Written exercise | The data below holds a line containing "for name, layout" and a line containing "obj.matrix_world = world"; please quote exactly those two lines and every line between them, and nothing else.

Information shown |
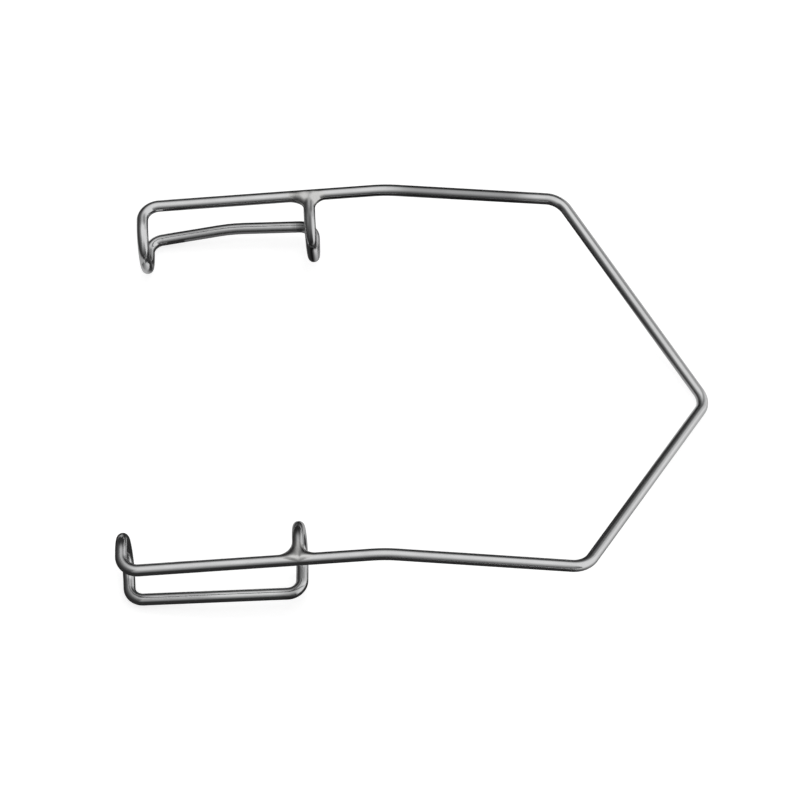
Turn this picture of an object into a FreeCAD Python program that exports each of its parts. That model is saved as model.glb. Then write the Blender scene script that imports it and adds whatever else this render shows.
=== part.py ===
"""Wire lid retractor: one length of spring wire bent to a bow, two arms and two hooked blades.

The wire starts at the near hook of one blade, runs round that blade, up its arm, round the bow,
down the other arm and round the other blade. Each loose end is brazed to its own arm.
Squeezing the arms closes the blades, and the bow spreads them again when it is let go.

Millimetres. Z is up, the part lies on its far hooks and its crown, and the origin is
under the middle of the part. X points from the blades to the crown, Y from the lower
arm to the upper arm, as the arms lie in the view from the front.
"""

import FreeCAD, Part
import math
import os

from FreeCAD import Vector

# Wire
wire_diameter = 0.9

# Bow, measured in the sloping plane that holds the crown and both shoulders
bow_depth = 11.15
shoulder_flare = 0.5
crown_bend_radius = 1.6
shoulder_bend_radius = 1.9

# Arms, seen from above and from the side: both blades and middle bends lie arm_spread apart
arm_spread = 33.8
arm_length = 14.3
arm_rise = 2.1
mid_bend_radius = 8.0
bend_to_blade = 6.1

# Hand bending: by how much the lower side is longer, up to its middle bend and on to its blade
arm_difference = 1.1
root_difference = 0.4

# Blades: width is taken over the outside of both hooks
blade_width = 14.0
rail_fall = 1.5
hook_radius = 2.15
hook_straight = 1.7
rail_corner_radius = 1.3
return_corner_radius = 1.15
return_far_inset = 0.2
return_near_outset = 0.2
lower_return_pull = 0.12  # hand bending: the lower return's corners lie closer together
return_arch_out = 0.25
return_arch_up = 0.4
return_arch_radius = 14.0

# Braze fillets where the loose ends meet the arms
braze_along_arm = 1.15
braze_along_leg = 0.95
braze_skin = 0.05
braze_side_skin = 0.03
braze_steps = 5

# Places along the wire where one stretch ends and the next begins
crown_stub = 0.7
shoulder_stub = 0.7
corner_stub = 0.3
arm_past_blade = 1.8

# The flex joints turn on upright round seats this much wider than the wire
seat_margin = 0.07

wire_radius = wire_diameter / 2
seat_radius = wire_radius + seat_margin
seat_reach = 6 * seat_radius  # the cutters reach well past the wire
shoulder_spread = arm_spread + shoulder_flare
blade_length = blade_width - wire_diameter
up = Vector(0, 0, 1)


def unit(vector):
    """The direction of a vector, as a new vector of length one."""
    return Vector(vector).normalize()


def from_to(start, end, distance):
    """The point this far from start on the way to end."""
    return start + unit(end - start) * distance


def tangent_length(before, corner, after, radius):
    """How far from a corner its bend of this radius begins."""
    turn = math.pi - (before - corner).getAngle(after - corner)
    return radius * math.tan(turn / 2)


def bent_path(points, radii):
    """Straight runs through the points, with a round bend of each radius at the points between."""
    edges = []
    start = points[0]
    for before, corner, after, radius in zip(points, points[1:], points[2:], radii):
        reach = tangent_length(before, corner, after, radius)
        into = from_to(corner, before, reach)
        out = from_to(corner, after, reach)
        bisector = unit(unit(before - corner) + unit(after - corner))
        middle = corner + bisector * (math.hypot(reach, radius) - radius)
        if (into - start).Length > 1e-6:
            edges.append(Part.LineSegment(start, into).toShape())
        edges.append(Part.Arc(into, middle, out).toShape())
        start = out
    if (points[-1] - start).Length > 1e-6:
        edges.append(Part.LineSegment(start, points[-1]).toShape())
    return Part.Wire(edges)


def wire_along(path):
    """Round wire that follows a path, as one solid of cylinders and torus bends."""
    stretches = []
    for edge in path.OrderedEdges:
        start = edge.valueAt(edge.FirstParameter)
        along = edge.tangentAt(edge.FirstParameter)
        section = Part.Face(Part.Wire(Part.makeCircle(wire_radius, start, along)))
        if edge.Curve.TypeId == "Part::GeomCircle":
            turn = math.degrees(edge.Length / edge.Curve.Radius)
            stretches.append(section.revolve(edge.Curve.Center, edge.Curve.Axis, turn))
        else:
            stretches.append(section.extrude(along * edge.Length))
    solid = stretches[0]
    if len(stretches) > 1:
        solid = solid.multiFuse(stretches[1:]).removeSplitter()
    return solid.Solids[0]


def seat(centre):
    """The upright round seat on which a flex joint turns."""
    return Part.makeCylinder(seat_radius, 2 * seat_reach, centre - up * seat_reach)


def hollow_end(solid, centre):
    """Cut the hollow half of a flex joint's seat into the end of a stretch of wire."""
    return solid.cut(seat(centre))


def round_end(solid, centre, outward):
    """Trim a stretch that runs past the joint's centre so that it ends in the round half of the seat."""
    heading = math.degrees(math.atan2(outward.y, outward.x))
    block = Part.makeBox(seat_reach, 2 * seat_reach, 2 * seat_reach)
    block.translate(Vector(0, -seat_reach, -seat_reach))
    block.rotate(Vector(0, 0, 0), up, heading)
    block.translate(centre)
    return solid.cut(block.cut(seat(centre)))


class Layout:
    """Every corner of the wire on one side, in the final frame. Side is +1 above and -1 below."""

    # Slope of the blade rails, and the heights that let the part lie on its far hooks and crown
    rail_run = bend_to_blade + blade_length
    rail_slope = math.atan(rail_fall / rail_run)
    far_height = wire_radius + 2 * hook_radius * math.cos(rail_slope)
    bend_height = far_height + rail_fall
    shoulder_height = bend_height - arm_rise

    # The bow's plane falls from the shoulders to the crown, whose bend cuts inside its corner
    leg_angle = math.atan2(shoulder_spread / 2, bow_depth)
    corner_cut = crown_bend_radius * (1 / math.sin(leg_angle) - 1)
    bow_slope = math.asin((shoulder_height - wire_radius) / (bow_depth - corner_cut))

    # Length from the far hook of the longer arm to the crown, and the frame's middle
    crown_x = bow_depth * math.cos(bow_slope)
    crown_outer_x = crown_x - corner_cut * math.cos(bow_slope) + wire_radius
    far_outer_x = -(arm_length + rail_run + (arm_difference + root_difference) / 2 + wire_radius)
    middle_x = (crown_outer_x + far_outer_x) / 2

    def __init__(self, side):
        shoulder_x = -self.middle_x
        bend_x = shoulder_x - arm_length + side * arm_difference / 2
        far_x = bend_x - self.rail_run + side * root_difference / 2
        self.side = side
        self.crown = Vector(
            shoulder_x + self.crown_x, 0, self.shoulder_height - bow_depth * math.sin(self.bow_slope)
        )
        self.shoulder = Vector(shoulder_x, side * shoulder_spread / 2, self.shoulder_height)
        self.mid_bend = Vector(bend_x, side * arm_spread / 2, self.bend_height)
        self.rail_corner = Vector(far_x, side * arm_spread / 2, self.far_height)

        # The blade's own directions: along its rail, inward, and square to both
        self.along = unit(self.mid_bend - self.rail_corner)
        self.inward = Vector(0, -side, 0)
        self.down = unit(Vector(self.along.z, 0, -self.along.x))
        self.blade_root = self.rail_corner + self.along * blade_length
        self.arm_end = self.blade_root - self.along * arm_past_blade
        drop = self.down * 2 * hook_radius
        reach = self.inward * (hook_straight + hook_radius)
        self.far_tip = (self.rail_corner + reach, self.rail_corner + reach + drop)
        self.near_tip = (self.blade_root + reach + drop, self.blade_root + reach)
        pull = self.along * (lower_return_pull if side < 0 else 0.0)
        self.return_far = self.rail_corner + drop + self.inward * return_far_inset + pull
        self.return_near = self.blade_root + drop - self.inward * return_near_outset - pull
        self.arch = (
            (self.return_far + self.return_near) * 0.5
            - self.inward * return_arch_out
            + up * return_arch_up
        )

        # Joint centres and the ends of the stretches
        mirrored = Vector(self.shoulder.x, -self.shoulder.y, self.shoulder.z)
        self.crown_joint = from_to(
            self.crown,
            self.shoulder,
            tangent_length(mirrored, self.crown, self.shoulder, crown_bend_radius) + crown_stub,
        )
        bend_reach = tangent_length(self.crown, self.shoulder, self.mid_bend, shoulder_bend_radius)
        self.shoulder_joint = from_to(self.shoulder, self.crown, bend_reach + shoulder_stub)
        self.arm_start = from_to(self.shoulder, self.mid_bend, bend_reach + shoulder_stub)
        self.rail_end = self.rail_corner + self.along * (rail_corner_radius + corner_stub)
        self.return_start = from_to(self.return_far, self.arch, return_corner_radius + corner_stub)
        self.return_end = from_to(self.return_near, self.arch, return_corner_radius + corner_stub)


def bow_crown(upper, lower):
    """The bend at the end of the bow, with a hollow seat for each leg."""
    path = bent_path([lower.crown_joint, upper.crown, upper.crown_joint], [crown_bend_radius])
    solid = hollow_end(wire_along(path), upper.crown_joint)
    return hollow_end(solid, lower.crown_joint)


def leg(s):
    """The straight spring leg, rounded at both ends where it turns on the crown and the shoulder."""
    outward = unit(s.crown_joint - s.shoulder_joint)
    start = s.crown_joint + outward * 2 * seat_radius
    end = s.shoulder_joint - outward * 2 * seat_radius
    solid = wire_along(bent_path([start, end], []))
    solid = round_end(solid, s.crown_joint, outward)
    return round_end(solid, s.shoulder_joint, outward * -1)


def shoulder_bend(s):
    """The bend between a leg and its arm, with a hollow seat for the leg."""
    path = bent_path([s.shoulder_joint, s.shoulder, s.arm_start], [shoulder_bend_radius])
    return hollow_end(wire_along(path), s.shoulder_joint)


def arm(s):
    """The arm, highest at its middle bend, as far as just past the braze."""
    return wire_along(bent_path([s.arm_start, s.mid_bend, s.arm_end], [mid_bend_radius]))


def lid_rail(s):
    """The outer rail of the blade, which carries the arm's line on to the far hook."""
    return wire_along(bent_path([s.arm_end, s.rail_end], []))


def far_hook(s):
    """The hook at the blade's far end: inward, round under the lid's edge and back outward."""
    points = [s.rail_end, s.rail_corner, *s.far_tip, s.return_far, s.return_start]
    radii = [rail_corner_radius, hook_radius, hook_radius, return_corner_radius]
    return wire_along(bent_path(points, radii))


def return_wire(s):
    """The gently arched wire between the two hooks, which lies under the lid."""
    return wire_along(bent_path([s.return_start, s.arch, s.return_end], [return_arch_radius]))


def near_hook(s):
    """The hook at the blade's near end, whose loose end is cut to sit on the arm."""
    points = [s.return_end, s.return_near, *s.near_tip, s.blade_root]
    radii = [return_corner_radius, hook_radius, hook_radius]
    return wire_along(bent_path(points, radii)).cut(arm(s))


def flare(height):
    """How far the braze spreads along the arm at a height above the arm's middle line."""
    climbed = min(max((height - wire_radius) / braze_along_leg, 0), 1)
    return braze_along_arm * (1 - math.sqrt(1 - (1 - climbed) ** 2))


def braze_section(s, height, half_thickness):
    """One oval of the braze, square to the loose end, at a height above the arm's middle line."""
    centre = s.blade_root + s.inward * height
    half_width = wire_radius + braze_skin + flare(height)
    oval = Part.Ellipse(centre + s.along * half_width, centre + s.down * half_thickness, centre)
    return Part.Wire(oval.toShape())


def braze_fillet(s):
    """The fillet of braze round the loose end, wide along the arm and thin above and below it."""
    thickness = wire_radius + braze_side_skin
    ovals = [braze_section(s, wire_radius / 2, thickness * 0.8)]
    for step in range(braze_steps + 1):
        height = wire_radius + braze_along_leg * (step / braze_steps) ** 1.6
        ovals.append(braze_section(s, height, thickness))
    body = Part.makeLoft(ovals, True)
    past_braze = s.blade_root + s.inward * (wire_radius + 2 * braze_along_leg)
    loose_end = wire_along(bent_path([s.blade_root, past_braze], []))
    return body.cut(loose_end).cut(arm(s))


def main():
    """Build every stretch of the wire and write one file for each."""
    upper, lower = Layout(1), Layout(-1)
    nodes = {"bow_crown": bow_crown(upper, lower)}
    stretches = (
        leg,
        shoulder_bend,
        arm,
        lid_rail,
        far_hook,
        return_wire,
        near_hook,
        braze_fillet,
    )
    for name, layout in (("upper", upper), ("lower", lower)):
        for stretch in stretches:
            nodes[f"{name}_{stretch.__name__}"] = stretch(layout)
    os.makedirs("parts", exist_ok=True)
    for name, shape in nodes.items():
        shape.exportStep(os.path.join("parts", name + ".step"))
        print(name, shape.ShapeType, len(shape.Solids), shape.isValid(), round(shape.Volume, 4))


main()
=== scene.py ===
"""Looks of a wire lid retractor: one length of spring wire, bent by hand and brazed at both ends.

The wire is drawn as tubes along one route for each side, from the bend of the bow to the loose
end on the arm. Each tube stands for one stretch of the wire. A tube that crosses no flexing
place rides on that stretch's body; the tubes that cross one stay where they are, on no body.

Lengths of the wire, the brazes and the mats are millimetres. Meshes, screens, lamps, table and
camera are in metres.
"""

import logging
import math
from collections.abc import Callable, Sequence
from dataclasses import dataclass
from enum import Enum

import bmesh
import bpy
from mathutils import Matrix, Quaternion, Vector


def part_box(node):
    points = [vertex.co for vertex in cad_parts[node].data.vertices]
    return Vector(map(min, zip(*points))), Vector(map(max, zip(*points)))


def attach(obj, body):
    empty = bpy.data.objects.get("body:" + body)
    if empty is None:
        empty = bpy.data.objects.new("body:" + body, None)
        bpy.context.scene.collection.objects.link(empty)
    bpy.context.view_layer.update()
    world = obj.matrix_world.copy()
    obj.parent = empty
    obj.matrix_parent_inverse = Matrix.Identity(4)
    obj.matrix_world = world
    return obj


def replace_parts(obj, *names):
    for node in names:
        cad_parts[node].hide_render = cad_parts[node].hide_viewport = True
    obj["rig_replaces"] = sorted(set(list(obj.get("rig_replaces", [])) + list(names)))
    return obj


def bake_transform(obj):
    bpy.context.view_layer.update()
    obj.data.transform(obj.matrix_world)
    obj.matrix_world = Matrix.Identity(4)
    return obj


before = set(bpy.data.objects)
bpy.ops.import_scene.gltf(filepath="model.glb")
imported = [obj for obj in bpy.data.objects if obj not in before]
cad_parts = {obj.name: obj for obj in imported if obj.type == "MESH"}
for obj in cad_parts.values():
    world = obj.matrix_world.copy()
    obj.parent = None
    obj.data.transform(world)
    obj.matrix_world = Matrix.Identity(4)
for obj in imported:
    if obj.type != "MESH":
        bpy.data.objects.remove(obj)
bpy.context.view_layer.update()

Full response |
    for name, layout in (("upper", upper), ("lower", lower)):
        for stretch in stretches:
            nodes[f"{name}_{stretch.__name__}"] = stretch(layout)
    os.makedirs("parts", exist_ok=True)
    for name, shape in nodes.items():
        shape.exportStep(os.path.join("parts", name + ".step"))
        print(name, shape.ShapeType, len(shape.Solids), shape.isValid(), round(shape.Volume, 4))


main()
=== scene.py ===
"""Looks of a wire lid retractor: one length of spring wire, bent by hand and brazed at both ends.

The wire is drawn as tubes along one route for each side, from the bend of the bow to the loose
end on the arm. Each tube stands for one stretch of the wire. A tube that crosses no flexing
place rides on that stretch's body; the tubes that cross one stay where they are, on no body.

Lengths of the wire, the brazes and the mats are millimetres. Meshes, screens, lamps, table and
camera are in metres.
"""

import logging
import math
from collections.abc import Callable, Sequence
from dataclasses import dataclass
from enum import Enum

import bmesh
import bpy
from mathutils import Matrix, Quaternion, Vector


def part_box(node):
    points = [vertex.co for vertex in cad_parts[node].data.vertices]
    return Vector(map(min, zip(*points))), Vector(map(max, zip(*points)))


def attach(obj, body):
    empty = bpy.data.objects.get("body:" + body)
    if empty is None:
        empty = bpy.data.objects.new("body:" + body, None)
        bpy.context.scene.collection.objects.link(empty)
    bpy.context.view_layer.update()
    world = obj.matrix_world.copy()
    obj.parent = empty
    obj.matrix_parent_inverse = Matrix.Identity(4)
    obj.matrix_world = world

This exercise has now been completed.